During the financial and housing crisis that gave birth to the so-called “great recession,” millions of homeowners found themselves underwater on their mortgages. Many more lost their homes to foreclosure, had to declare bankruptcy, or both. Housing has faced substantial challenges due to the amount of foreclosed homes on the market and the number of ineligible applicants with bankruptcy of foreclosure in their past. It hasn’t happened overnight, but there are signs that the tight lending guidelines put in place at the time are starting to loosen.

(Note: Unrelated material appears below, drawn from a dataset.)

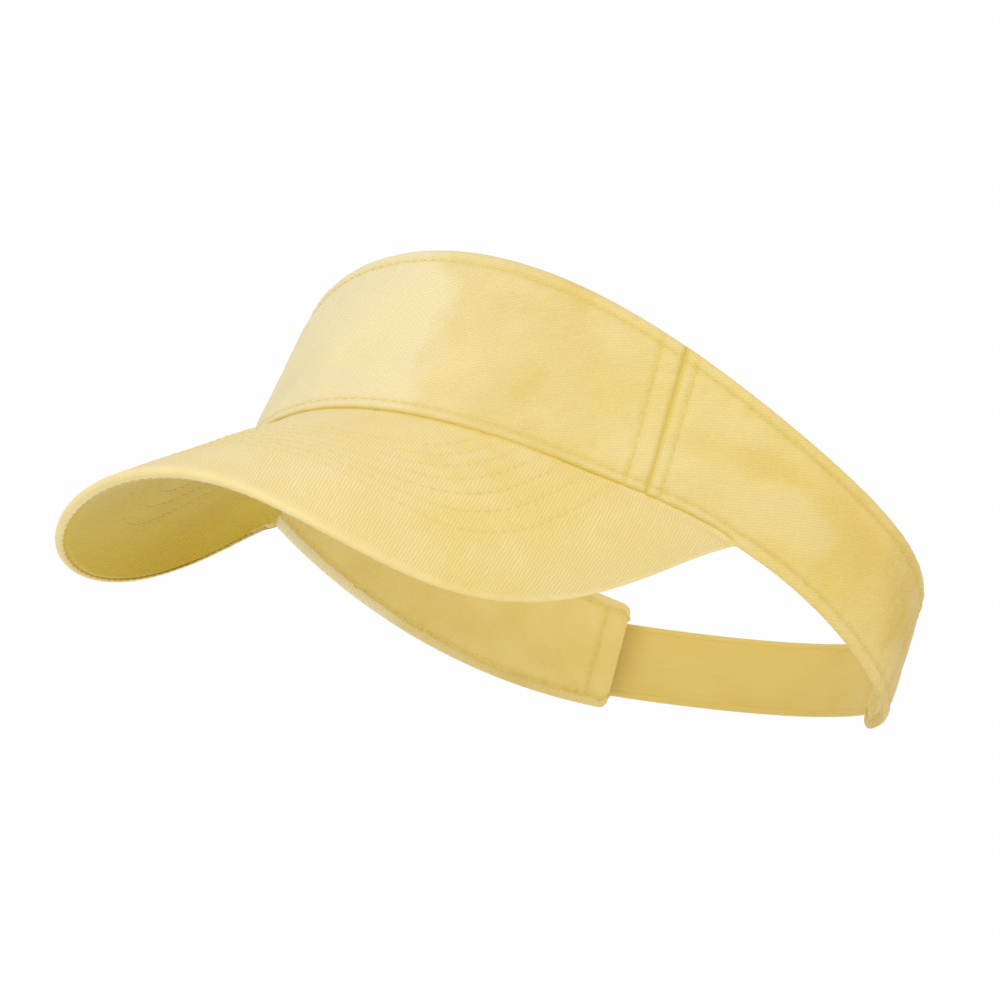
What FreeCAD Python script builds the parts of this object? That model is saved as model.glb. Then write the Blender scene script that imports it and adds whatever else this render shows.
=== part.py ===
"""Sun visor: a soft three-panel band, a curved brim and a hook-and-loop strap.

Millimetres. +Z is up, -Y is forward over the brim and +X is the wearer's left.
The band is a leaning oval cone, the brim is a patch of a torus, and every piece is
a layer of one of them, cut to its outline. The model is built about the middle of
the band, at the height where its front meets the brim. At the end it moves so that
the origin is the middle of the bounding box's bottom, where the visor lies.
"""
import FreeCAD, Part
import math
import os
import re

SIZES = {
    # The band's outer surface: an oval at height zero, and how it changes with height.
    "half_width": 82.7,
    "half_length": 108.0,
    "widen_per_mm": 0.034,
    "shorten_per_mm": 0.169,
    "lean_per_mm": 0.366,
    "reach_up": 70.0,
    "reach_down": 75.0,
    # Layers, from the outside in.
    "cloth": 0.9,
    "stiffener": 0.8,
    "thread_width": 0.5,
    "thread_height": 0.25,
    # The band's edges in side view: the heights of four evenly spaced poles each.
    "edge_front": -92.0,
    "edge_rear": 97.5,
    "upper_one": 56.1,
    "upper_two": -1.1,
    "upper_three": 1.7,
    "upper_four": -24.7,
    "lower_one": -20.3,
    "lower_two": -32.8,
    "lower_three": -53.4,
    "lower_four": -49.0,
    # Where the seams and the band's ends cross height zero, and how far they lean back.
    "seam_place": -64.0,
    "seam_tilt": 17.0,
    "left_end": 97.8,
    "right_end": 87.0,
    "end_tilt": 12.5,
    # Rows of stitching, measured from the edge or the seam beside them.
    "edge_row": 3.2,
    "seam_row_front": 5.5,
    "seam_row_rear": 3.5,
    "end_row": 5.0,
    # The brim: a patch of a torus that falls away forwards and to both sides.
    "brim_pitch": 38.0,
    "brim_roll": 80.5,
    "brim_sweep": 143.0,
    "brim_rear": -40.9,
    "brim_half_width": 78.2,
    "brim_depth": 134.6,
    "brim_side_pull": 11.0,
    "brim_side_run": 84.0,
    "brim_front_run": 70.0,
    "brim_board": 2.0,
    "board_inset": 3.0,
    "hem_row": 3.6,
    # The outermost of the brim's parallel rows, and the step inwards to each next one.
    "row_half_width": 66.5,
    "row_depth": 107.5,
    "row_side_run": 67.0,
    "row_front_run": 74.0,
    "row_pitch": 4.0,
    "row_count": 7,
    # The strap: fixed to the left end and passing outside the right end.
    "strap_low": -45.0,
    "strap_height": 21.4,
    "strap_outset": 0.3,
    "strap_sidestep": 3.6,
    "strap_tip": 48.0,
    "strap_row": 2.0,
    "tape_thickness": 1.2,
    "tape_margin": 1.7,
    "loop_front": 38.0,
    "loop_rear": 79.0,
    "hook_front": 51.0,
    "hook_rear": 76.0,
    "free_gap": 0.3,
}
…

In a move to help make more applicants eligible for conventional loans, Fannie Mae recently reduced waiting periods for borrowers who have a history of poor credit because of what’s referred to as a “significant derogatory event,” which is defined as:
- Short Sale
- Deed-in-Lieu of Foreclosure
Under the new guidelines, borrowers are no longer required to wait a minimum of four years or longer after an adverse event to be be eligible to apply for a new conventional loan. In many cases, the waiting period has been reduced to just two years. This change makes conventional conforming loan wait times competitive with those for FHA loans, which were also recently reduced as part of the “Back to Work” program.

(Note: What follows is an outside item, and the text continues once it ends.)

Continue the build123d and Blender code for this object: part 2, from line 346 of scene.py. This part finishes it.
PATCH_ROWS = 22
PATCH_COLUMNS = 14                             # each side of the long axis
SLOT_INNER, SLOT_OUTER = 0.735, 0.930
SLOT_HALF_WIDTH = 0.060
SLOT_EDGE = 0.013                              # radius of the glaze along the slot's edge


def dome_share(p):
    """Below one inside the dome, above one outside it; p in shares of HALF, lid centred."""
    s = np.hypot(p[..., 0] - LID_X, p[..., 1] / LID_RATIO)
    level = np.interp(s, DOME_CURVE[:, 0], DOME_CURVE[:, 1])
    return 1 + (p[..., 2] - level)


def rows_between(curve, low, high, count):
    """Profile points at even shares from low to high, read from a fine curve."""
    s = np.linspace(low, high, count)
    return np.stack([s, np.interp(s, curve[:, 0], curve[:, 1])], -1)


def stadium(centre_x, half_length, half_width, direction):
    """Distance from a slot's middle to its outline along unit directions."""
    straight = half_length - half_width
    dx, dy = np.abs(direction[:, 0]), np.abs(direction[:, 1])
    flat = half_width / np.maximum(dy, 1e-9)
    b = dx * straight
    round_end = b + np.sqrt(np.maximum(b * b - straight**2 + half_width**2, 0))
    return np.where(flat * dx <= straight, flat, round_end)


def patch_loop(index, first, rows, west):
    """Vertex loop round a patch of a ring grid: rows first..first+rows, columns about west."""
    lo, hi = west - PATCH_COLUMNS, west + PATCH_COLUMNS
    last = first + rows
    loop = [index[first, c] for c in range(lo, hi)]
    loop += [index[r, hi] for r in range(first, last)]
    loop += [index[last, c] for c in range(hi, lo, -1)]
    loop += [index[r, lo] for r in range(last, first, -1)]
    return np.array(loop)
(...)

|Previous Fannie Mae Minimum||New Fannie Mae Minimum||Current FHA Minimum|
|Bankruptcy||4 Years||2 Years||1 Year|
|Pre-Foreclosure, Short Sale or Deed-in-Lieu||4 Years||2 Years||1 Year|
|Foreclosure||7 Years||3 Years||1 Year|
The shorter window applies to those who can show that “extenuating circumstances” led to their financial hardship. Examples of these circumstances are one-time events that are out of the borrowers control which can include divorce, injury, illness or a sudden loss of household income due to a job loss.
Mortgage applicants wishing to take advantage of this program will need to write a brief letter describing the reason for their financial hardship and provide documentation to substantiate their claim. The letter will also need to offer compelling evidence that the default was unavoidable given the circumstances.

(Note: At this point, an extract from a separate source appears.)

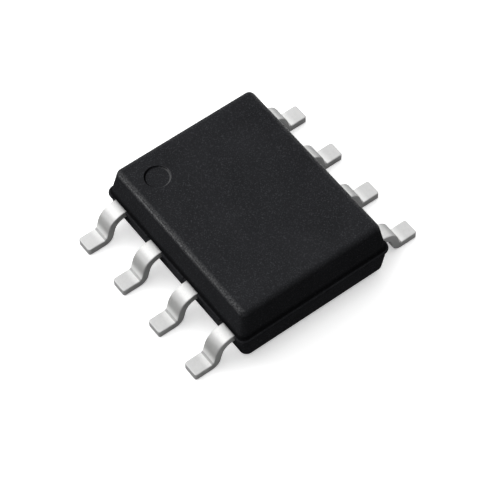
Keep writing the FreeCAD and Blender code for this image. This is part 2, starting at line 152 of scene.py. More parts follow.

Help for “Zombie Foreclosures”
A particular area of concern for many who ended up filing for personal bankruptcy at the time was the existence of what is known as a “zombie foreclosure.” When a borrower had his loan debt discharged in bankruptcy but still had his property foreclosed upon, he has been the victim of a zombie foreclosure.
Lenders resort to this dubious practice to avoid liability for the taxes, insurance, utility payments and assorted fees and assessments that it becomes responsible for once it takes title. Often, lenders record the foreclosure trustee’s deed only after a new buyer has made a firm offer on the property. Then, they record the deed so that it may be transferred to the new buyer.
These zombie foreclosures severely disadvantage a borrower because the waiting period to be able to apply for a new, conventional loan can take years to begin. Under these new guidelines, this will no longer be the case.